Interesting. The 6 amp load from the steppers is less of a problem than the transient response to the load change from the low current supply. I suspose it depends on how perfect you want to make it. It's pretty good as it is. See model. You could improve it slightly by making the 100Ufd. cap on the output of the regulator larger.

 

[mvs sarma]

i even suggest additional isolation to Jimb's mod , to have a 3 amp diode in series to rectified 12V (perhaps 18V now) and then add a 10uF at the output , in addition to disc cap shown. then i suppose the load could be better guarded from spikes.

 

[Mr RB]

It would be good design practice to use a large cap (2200uF?) on the input at each stepper driver, then decouple them to the main filter cap with 0.1 ohm power resistors, then the main filter cap value can be reduced quite a lot.

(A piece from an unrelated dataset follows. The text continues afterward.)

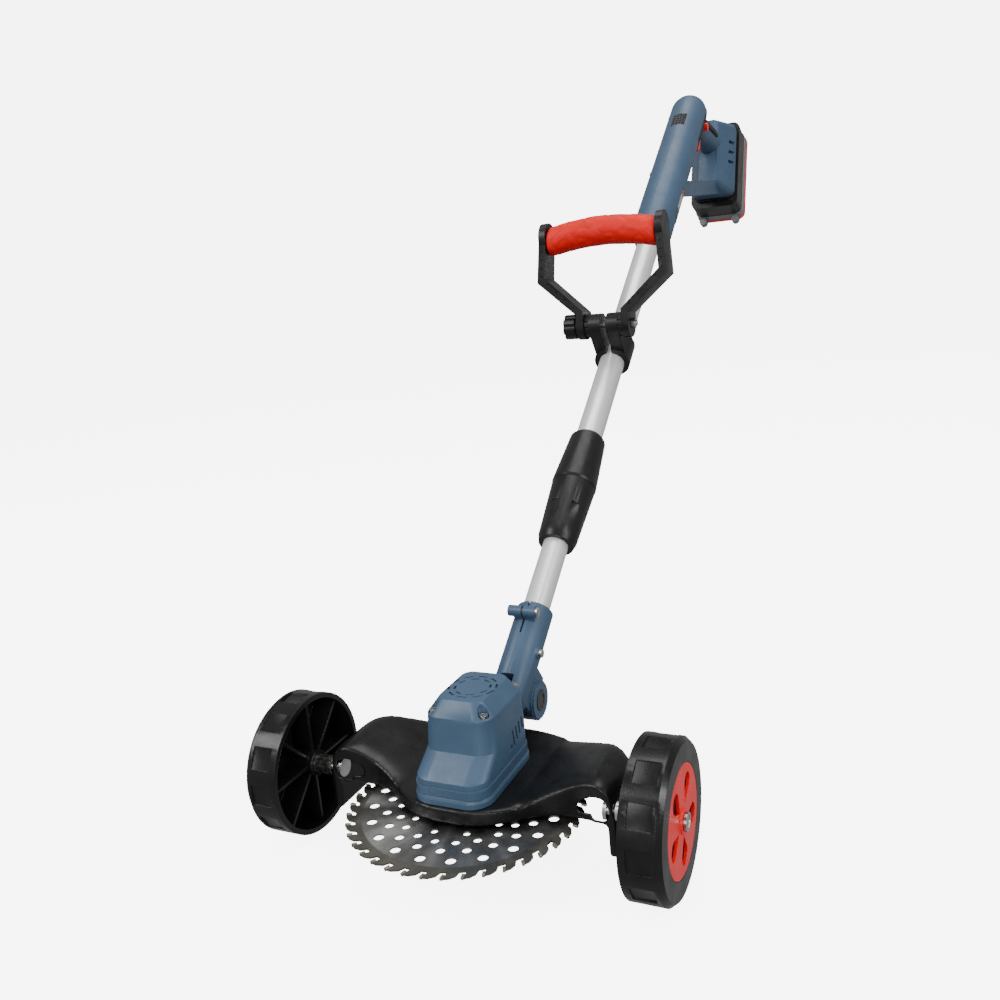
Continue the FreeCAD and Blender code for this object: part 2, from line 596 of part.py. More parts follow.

Stepper drivers are current regulated, so they have extremely good supply ripple rejection. There's no need for a massive main filter cap especially after the capacitance is distributed more toward each driver.

 

[AlainB]

Here is my completed 5 volts module. I put a bridge on it so that it can accomodate any reasonable input; a transformer or a wall wart, AC or DC.

I use a rheostat (0-40 Ohms, 15 watts) to find out, without calculation, what will need to be the value of the ballast resistor (R1) to give the voltage that I would like to have at the input of the 7805, in my case around 8,5 volts.

As it is in the last picture, a 10 volts DC wall wart adaptor is feeding the module. The load is 0.250A. The voltage prior to the bridge is 11.58 volts and 10.15 volts after. To get 8.5 volts at the input of the 7805, the rheostat value is at 6.2 Ohms. Ohms law would give 6,6 Ohms but it is close enough. The optimal value would be the one given by the rheostat anyway.

In this particular case, I would think that a resistor is not really essential, the heat sink should dissipate the heat. A jumper wire would then be used instead of the resistor.

(On edit) : With no resistor, the heat sink is at around 63C at a room temp. of 25C. Personnaly, I would put a resistor. 63C degree is not comfortable to the touch.